2028. — À M. D’AIGUEBERRE,
conseiller au parlement de toulouse.
Paris, le 26 octobre.

Mon cher ami, c’était vous qui m’aviez fait renouveler connaissance, il y a plus de vingt ans, avec cette femme infortunée qui vient de mourir de la manière la plus funeste, et qui me laisse seul dans le monde. Je l’avais vue naître. Vous savez tout ce qui m’attachait à elle. Peu de gens connaissaient son extrême mérite, et on ne lui avait pas assez rendu justice ; car, mon cher ami, à qui la rend-on ? Il faut être mort pour que les hommes disent enfin de nous un peu de bien qui est très-inutile à notre cendre. Elle a laissé des monuments qui forceront l’envie et la frivolité maligne de notre nation à reconnaître en elle ce génie supérieur que l’on confondait avec le goût des pompons, et des diamants, et du cavagnole. Les bons esprits l’admireront ; mais tous ceux qui connaissent le prix de l’amitié doivent la regretter. Elle était surtout moins paresseuse que vous, mon cher d’Aiguëberre, et son exemple devrait bien vous corriger. J’impute votre long silence à vos procès ; mais, à présent qu’ils sont finis, je me flatte que vous donnerez à l’amitié ce que vous avez donné à la chicane. Vous revenez, dites-vous, à Paris ; Dieu le veuille ! Si vous faites cas d’une vie douce, avec d’anciens amis et des philosophes, je pourrais bien faire votre affaire. J’ai été obligé de prendre à moi seul la maison[1] que je partageais avec Mme du Châtelet. Les lieux qu’elle a habités nourrissent une douleur qui m’est chère, et me parleront continuellement d’elle. Je loge ma nièce, Mme Denis, qui pense aussi philosophiquement que celle que nous regrettons, qui cultive les belles-lettres, qui a beaucoup de goût, et qui, par-dessus tout cela, a beaucoup d’amis, et est dans le monde sur un fort bon ton.

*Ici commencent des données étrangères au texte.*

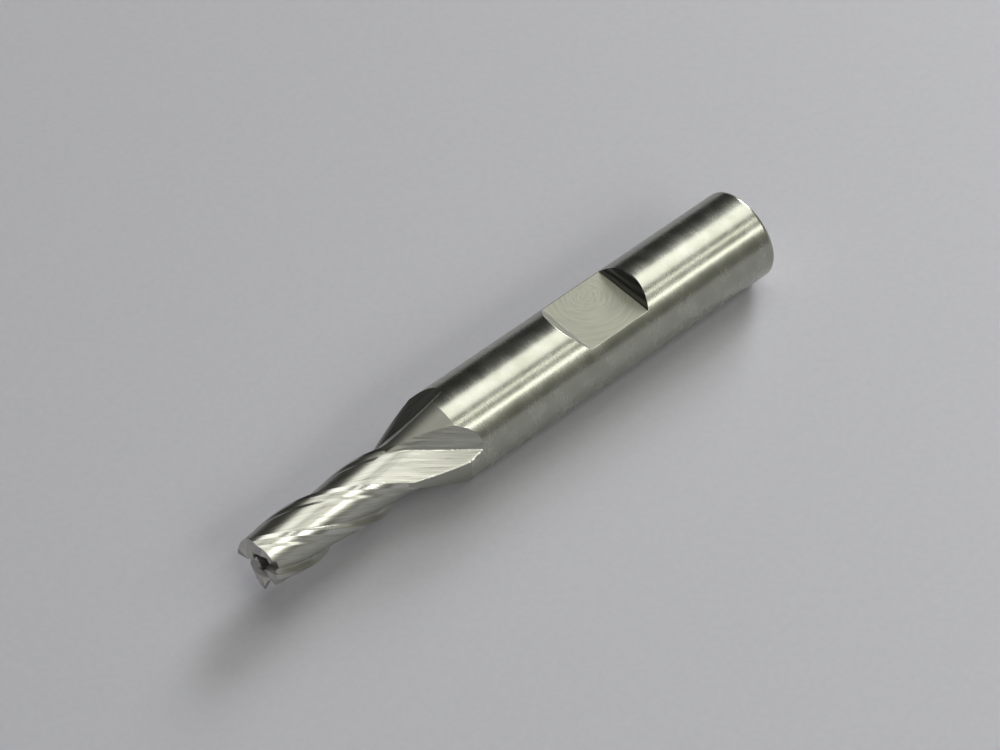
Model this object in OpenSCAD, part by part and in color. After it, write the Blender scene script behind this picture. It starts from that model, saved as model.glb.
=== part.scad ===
// Four-flute end mill with a stepped-down cutter, ground from one bar of high-speed steel.
// The rear end face is at x = 0, the tool axis is X and the cutting end points to +X.
// Stations marked t are distances from the cutting end towards the rear.
// The clamping flat faces +Z. The seams between the portions are planes across the axis.

/* [Overall] */
// Overall length, from the rear face to the cutting end
overall_l = 61.91; // [58:0.01:70]
// Diameter of the shank
shank_d = 9.525; // [9.5:0.005:9.6]
// Diameter across the cutting edges
cutter_d = 6; // [5.8:0.05:6.2]

/* [Cone] */
// Station where the cutter starts to widen into the cone
cone_start = 16; // [15.9:0.1:16.2]
// Station where the cone reaches the shank diameter
cone_end = 22.22; // [21.8:0.02:22.6]

/* [Clamping flat] */
// Distance from the rear face to the middle of the flat
flat_center = 19.64; // [18:0.02:21]
// Length of the flat bottom along the axis
flat_l = 7.35; // [6.5:0.05:8]
// Height of the flat above the axis
flat_h = 3.2; // [3.1:0.02:3.5]
// Slope of the end wall nearer the cutter, from the flat
front_wall_angle = 45; // [40:1:70]
// Slope of the end wall nearer the rear, from the flat
rear_wall_angle = 56; // [45:1:75]

/* [Rear end] */
// Size of the chamfer around the rear face
rear_chamfer = 0.5; // [0.2:0.05:1]
// Mouth diameter of the centre hole in the rear face
rear_hole_d = 2.6; // [2:0.1:3.2]
// Pilot diameter of the centre hole in the rear face
rear_pilot_d = 1.2; // [0.8:0.1:1.6]

/* [Flutes] */
// Advance of the helix in one turn
lead = 32.65; // [32:0.05:33.5]
// Angle of the first cutting corner at the end, from +Y towards +Z
corner_angle = 18; // [0:1:89]
// Depth lost over the narrow relief behind each cutting edge
primary_drop = 0.07; // [0.02:0.01:0.1]
// Depth lost by the far edge of the wider relief
secondary_drop = 0.26; // [0.15:0.01:0.32]

/* [End teeth] */
// Diameter of the centre hole in the cutting end
tip_hole_d = 2; // [1.6:0.1:2.2]
// Depth of the centre hole in the cutting end
tip_hole_depth = 2.4; // [1.6:0.1:3]
// Width of the gash in front of each end tooth
gash_w = 0.75; // [0.6:0.05:1.1]
// Depth of the gash at the axis
gash_depth = 0.5; // [0.4:0.05:1]
// Slope of the gash floor, deeper towards the outside
gash_angle = 6; // [0:1:25]
// Relief angle just behind each end cutting edge
near_relief = 5; // [3:0.5:8]
// Relief angle farther behind the edge
far_relief = 18; // [10:1:25]

/* [Hidden] */

flutes = 4;
pitch_angle = 360 / flutes;
head_l = 17.5;           // station of the seam between cutting head and shoulder
shank_l = 27;            // from the rear face to the seam between shank and shoulder
cutter_r = cutter_d / 2;
shank_r = shank_d / 2;
twist = 360 / lead;      // degrees of turn in a millimetre of length
big = 30;                // longer than anything that a cutter has to clear
round_fn = 96;
drawn_corner = 18;       // corner angle at which the wheel directions below were set

// The grinding wheel at the end of its pass: a wide shallow cone that makes the floor of the
// flute and a steep one on the heel side. Its place is given in (t, Y, Z).
wheel_r = 64;
wheel_angle = 33.5;      // setting of the wheel to the tool axis
wheel_dir = 63 + corner_angle - drawn_corner; // direction in which the wheel lies off the axis
wheel_offset = 0.5;
wheel_station = 17.8;
wheel_reach = 2.81;
floor_slope = tan(-11.6);
heel_slope = -tan(45.2);
wheel_side = -2.99;      // place of the flat side that cuts the rake face
wheel_width = 14;
pass_step = 0.5;         // spacing of the wheel positions along the pass
pass_length = 16;        // length of the pass that can reach one section
pass_ahead = 3;          // how far in front of a section the wheel can still cut it
facing = 0.3;            // rays turned farther than this off the wheel would meet its far side

radial = [0, cos(wheel_dir), sin(wheel_dir)];
tangent = [0, -sin(wheel_dir), cos(wheel_dir)];
wheel_axis = sin(wheel_angle) * [1, 0, 0] + cos(wheel_angle) * tangent;
wheel_c = [wheel_station, 0, 0] + wheel_offset * tangent + (wheel_reach + wheel_r) * radial;

// Distance from the tool axis at which a ray meets one cone of the wheel, or big if it misses.
function cone_hit(d0, ray, slope) =
    let (w0 = d0 * wheel_axis,
         wr = ray * wheel_axis,
         a = 1 - wr * wr * (1 + slope * slope),
         b = d0 * ray - w0 * wr - slope * wr * (wheel_r + slope * w0),
         c = d0 * d0 - w0 * w0 - pow(wheel_r + slope * w0, 2),
         q = b * b - a * c)
    q < 0 ? big : (-b - sqrt(q)) / a;

// Depth of the cut that the wheel leaves at one station and angle, with the wheel moved
// back along the helix by pull millimetres.
function wheel_cut(t, angle, pull) =
    let (th = angle - pull * twist,
         ray = [0, cos(th), sin(th)],
         d0 = [t + pull, 0, 0] - wheel_c,
         wr = ray * wheel_axis,
         side = (wheel_side - d0 * wheel_axis) / wr,
         r = max(cone_hit(d0, ray, floor_slope), cone_hit(d0, ray, heel_slope)))
    ray * radial < facing ? big : wr > 0 ? max(r, side) : (r > side ? big : r);

// The deepest cut that any wheel position along the pass leaves.
function flute_r(t, angle) =
    let (last = max(0, wheel_station - t) + pass_ahead)
    min([for (pull = [max(0, last - pass_length) : pass_step : last]) wheel_cut(t, angle, pull)]);

// Turning angle of the first cutting edge at a station.
function edge_angle(t) = corner_angle + pitch_angle - t * twist;

// Outside of the blank behind a cutting edge, where back is the angle behind that edge.
primary_w = 10;
secondary_w = 21;
fade_past = 0.3;         // the relief ends this far behind the start of the cone
fade_l = 1.2;            // length over which the relief runs out
function relief(back) =
    back < primary_w ? primary_drop * back / primary_w
    : primary_drop + (secondary_drop - primary_drop) * (back - primary_w) / (secondary_w - primary_w);
function cone_r(t) = cutter_r + (shank_r - cutter_r) * (t - cone_start) / (cone_end - cone_start);
function fade(t) = min(1, max(0, (cone_start + fade_past - t) / fade_l));
function blank_r(t, phi) =
    max(cutter_r, cone_r(t)) - fade(t) * relief(phi > pitch_angle / 2 ? pitch_angle - phi : 0);

function head_r(t, phi) =
    let (angle = edge_angle(t) + phi)
    min(blank_r(t, phi), flute_r(t, angle), flute_r(t, angle + pitch_angle));

// Angles ahead of a cutting edge at which the head is sampled, closer at the rake face and
// at the heel, where the section bends.
samples = concat([0, 0.8, 1.8, 3, 5],
                 [for (a = [8 : 4 : 64]) a],
                 [66, 67.5, 69, 71, 74, 77, 80, 83, 86.5]);
// Stations of the sampled sections, closer where the flutes run out.
steady = 6;              // up to here every section is the same shape, only turned
run_out = 13.5;
helix_step = 0.5;
run_out_step = 0.3;
rings = concat([for (t = [0 : helix_step : run_out]) t],
               [for (t = [run_out + run_out_step : run_out_step : head_l - run_out_step / 2]) t],
               [head_l]);
per_ring = flutes * len(samples);

module head_blank() {
    section = [for (phi = samples) head_r(steady, phi)];
    points = [for (t = rings)
                 let (row = t <= steady ? section : [for (phi = samples) head_r(t, phi)])
                 for (k = [0 : flutes - 1], i = [0 : len(samples) - 1])
                     let (angle = edge_angle(t) + samples[i] + k * pitch_angle)
                     [overall_l - t, row[i] * cos(angle), row[i] * sin(angle)]];
    last = (len(rings) - 1) * per_ring;
    sides = [for (j = [0 : len(rings) - 2], i = [0 : per_ring - 1])
                 let (a = j * per_ring + i,
                      b = j * per_ring + (i + 1) % per_ring)
                 each [[a, b, b + per_ring], [a, b + per_ring, a + per_ring]]];
    polyhedron(points = concat(points, [[overall_l, 0, 0], [overall_l - head_l, 0, 0]]),
               faces = concat(sides,
                   [for (i = [0 : per_ring - 1]) [len(points), (i + 1) % per_ring, i]],
                   [for (i = [0 : per_ring - 1]) [len(points) + 1, last + i, last + (i + 1) % per_ring]]),
               convexity = 8);
}

// Notch in front of one end tooth, whose cutting edge lies along local +Y and whose rake
// face looks along local +Z.
module end_gash() {
    rotate([0, 0, gash_angle])
        translate([-gash_depth, -1, 0])
            rotate([-90, 0, 0])
                linear_extrude(height = big)
                    polygon([[0, 0],
                             [big, 0],
                             [big, -gash_w - big],
                             [0, -gash_w]]);
}

// Two-step relief of one end face, falling away behind the cutting edge along local +Y.
module end_relief() {
    near_w = 1;
    far_w = 4;
    near_drop = near_w * tan(near_relief);
    rotate([-90, 0, 0])
        linear_extrude(height = big)
            polygon([[0, 0],
                     [-near_drop, near_w],
                     [-near_drop - (far_w - near_w) * tan(far_relief), far_w],
                     [big, far_w],
                     [big, 0]]);
}

module cutting_head() {
    color("silver")
        resize([0, 0, 0])
            difference() {
                head_blank();
                translate([overall_l, 0, 0])
                    for (k = [0 : flutes - 1])
                        rotate([corner_angle + k * pitch_angle, 0, 0]) {
                            end_gash();
                            end_relief();
                        }
                translate([overall_l - tip_hole_depth, 0, 0])
                    rotate([0, 90, 0])
                        cylinder(d = tip_hole_d, h = big, $fn = 48);
            }
}

// The grinding wheel at the end of its pass, as a solid in the tool's own frame.
module wheel() {
    azimuth = atan2(wheel_axis[1], -wheel_axis[0]);
    translate([overall_l - wheel_c[0], wheel_c[1], wheel_c[2]])
        rotate([0, acos(wheel_axis[2]), azimuth])
            rotate_extrude($fn = 360)
                polygon([[0, wheel_side],
                         [wheel_r + floor_slope * wheel_side, wheel_side],
                         [wheel_r, 0],
                         [wheel_r + heel_slope * wheel_width, wheel_width],
                         [0, wheel_width]]);
}

// Front stretch of the full diameter and the cone, with the run-outs of the flutes.
module shoulder() {
    color("darkgray")
        difference() {
            union() {
                translate([shank_l, 0, 0])
                    rotate([0, 90, 0])
                        cylinder(r = shank_r, h = overall_l - shank_l - cone_end, $fn = round_fn);
                translate([overall_l - cone_end, 0, 0])
                    rotate([0, 90, 0])
                        cylinder(r1 = shank_r, r2 = cone_r(head_l), h = cone_end - head_l, $fn = round_fn);
            }
            for (k = [0 : flutes - 1])
                rotate([k * pitch_angle, 0, 0])
                    wheel();
        }
}

// Material removed above the clamping flat, with its two sloping end walls.
module flat_cut() {
    rise = shank_r;
    front = flat_center + flat_l / 2;
    rear = flat_center - flat_l / 2;
    translate([0, shank_d, flat_h])
        rotate([90, 0, 0])
            linear_extrude(height = 2 * shank_d)
                polygon([[rear, 0],
                         [front, 0],
                         [front + rise / tan(front_wall_angle), rise],
                         [rear - rise / tan(rear_wall_angle), rise]]);
}

// Body of the shank with its rear chamfer and centre hole, turned about the axis.
module shank_turned() {
    mouth_r = rear_hole_d / 2;
    pilot_r = rear_pilot_d / 2;
    mouth_depth = (mouth_r - pilot_r) / tan(30);
    pilot_depth = mouth_depth + 2 * rear_pilot_d;
    rotate([0, 90, 0])
        rotate_extrude($fn = round_fn)
            polygon([[0, pilot_depth + pilot_r],
                     [pilot_r, pilot_depth],
                     [pilot_r, mouth_depth],
                     [mouth_r, 0],
                     [shank_r - rear_chamfer, 0],
                     [shank_r, rear_chamfer],
                     [shank_r, shank_l],
                     [0, shank_l]]);
}

module shank() {
    color("gainsboro")
        difference() {
            shank_turned();
            flat_cut();
        }
}

shank();
shoulder();
cutting_head();
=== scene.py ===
"""Four-flute end mill: ground cutting head and neck, plain shank with a clamping flat."""
import math

import bmesh
import bpy
from mathutils import Matrix, Vector


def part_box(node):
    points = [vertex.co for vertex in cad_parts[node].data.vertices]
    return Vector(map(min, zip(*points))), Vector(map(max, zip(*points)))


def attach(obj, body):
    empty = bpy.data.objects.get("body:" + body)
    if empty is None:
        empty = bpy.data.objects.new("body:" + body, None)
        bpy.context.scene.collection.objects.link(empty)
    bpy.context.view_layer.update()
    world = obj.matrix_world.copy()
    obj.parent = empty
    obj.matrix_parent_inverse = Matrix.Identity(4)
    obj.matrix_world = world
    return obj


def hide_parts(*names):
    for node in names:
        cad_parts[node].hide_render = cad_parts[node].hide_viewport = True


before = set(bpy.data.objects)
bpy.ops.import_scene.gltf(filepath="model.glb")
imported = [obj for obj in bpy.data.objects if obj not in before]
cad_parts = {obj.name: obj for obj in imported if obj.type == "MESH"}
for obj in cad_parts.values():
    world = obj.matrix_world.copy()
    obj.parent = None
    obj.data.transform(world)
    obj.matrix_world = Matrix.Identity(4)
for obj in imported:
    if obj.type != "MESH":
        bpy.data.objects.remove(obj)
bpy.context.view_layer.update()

MM = 0.001
TURN = 2.0 * math.pi

# ---------------------------------------------------------------- sizes, in millimetres
_, SHANK_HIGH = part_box("shank")
_, HEAD_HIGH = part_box("cutting_head")
LENGTH = HEAD_HIGH[0] / MM
SHANK_R = SHANK_HIGH[1] / MM
SHANK_LENGTH = SHANK_HIGH[0] / MM
FLUTES = 4
PITCH = TURN / FLUTES
WHEEL_SETTING = 33.5
FLAT_CENTER = 19.64
FLAT_LENGTH = 7.35
FLAT_HEIGHT = 3.2
FLAT_FRONT = FLAT_CENTER + FLAT_LENGTH / 2.0
FLAT_REAR = FLAT_CENTER - FLAT_LENGTH / 2.0
FRONT_WALL_ANGLE = 45.0
REAR_WALL_ANGLE = 56.0
REAR_CHAMFER = 0.5
REAR_HOLE_R = 1.3
REAR_PILOT_R = 0.6
REAR_MOUTH_ANGLE = 30.0
EDGE_BREAK = 0.05


# ---------------------------------------------------------------- camera
def make_camera():
    """Stands off the cutting end, high on the +Y side, with a long lens and a slight roll."""
    data = bpy.data.cameras.new("camera")
    data.sensor_width = 36.0
    data.lens = 149.6
    data.clip_start = 0.01
    camera = bpy.data.objects.new("camera", data)
    bpy.context.collection.objects.link(camera)
    place = Vector((202.25, 199.70, 294.43)) * MM
    target = Vector((29.98, -2.20, 0.0)) * MM
    aim = (target - place).to_track_quat("-Z", "Y").to_matrix()
    roll = Matrix.Rotation(math.radians(-1.91), 3, "Z")
    camera.matrix_world = Matrix.Translation(place) @ (aim @ roll).to_4x4()
    bpy.context.scene.camera = camera


make_camera()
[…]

Vous pourriez prendre le second appartement, où vous seriez fort à votre aise ; vous pourriez vivre avec nous, et vous seriez le maître des arrangements. Je vous avertis que nous tiendrons une assez bonne maison. Elle y entre à Noël ; et même, si vous voulez, nous nous chargerons de vous acheter des meubles pour votre appartement ; il me semble que vous êtes fait pour qu’on ait soin de vous. Je vous avoue que ce serait pour moi une consolation bien chère de passer avec vous le reste de mes jours. Songez-y, et faites-moi réponse ; je vous embrasse tendrement.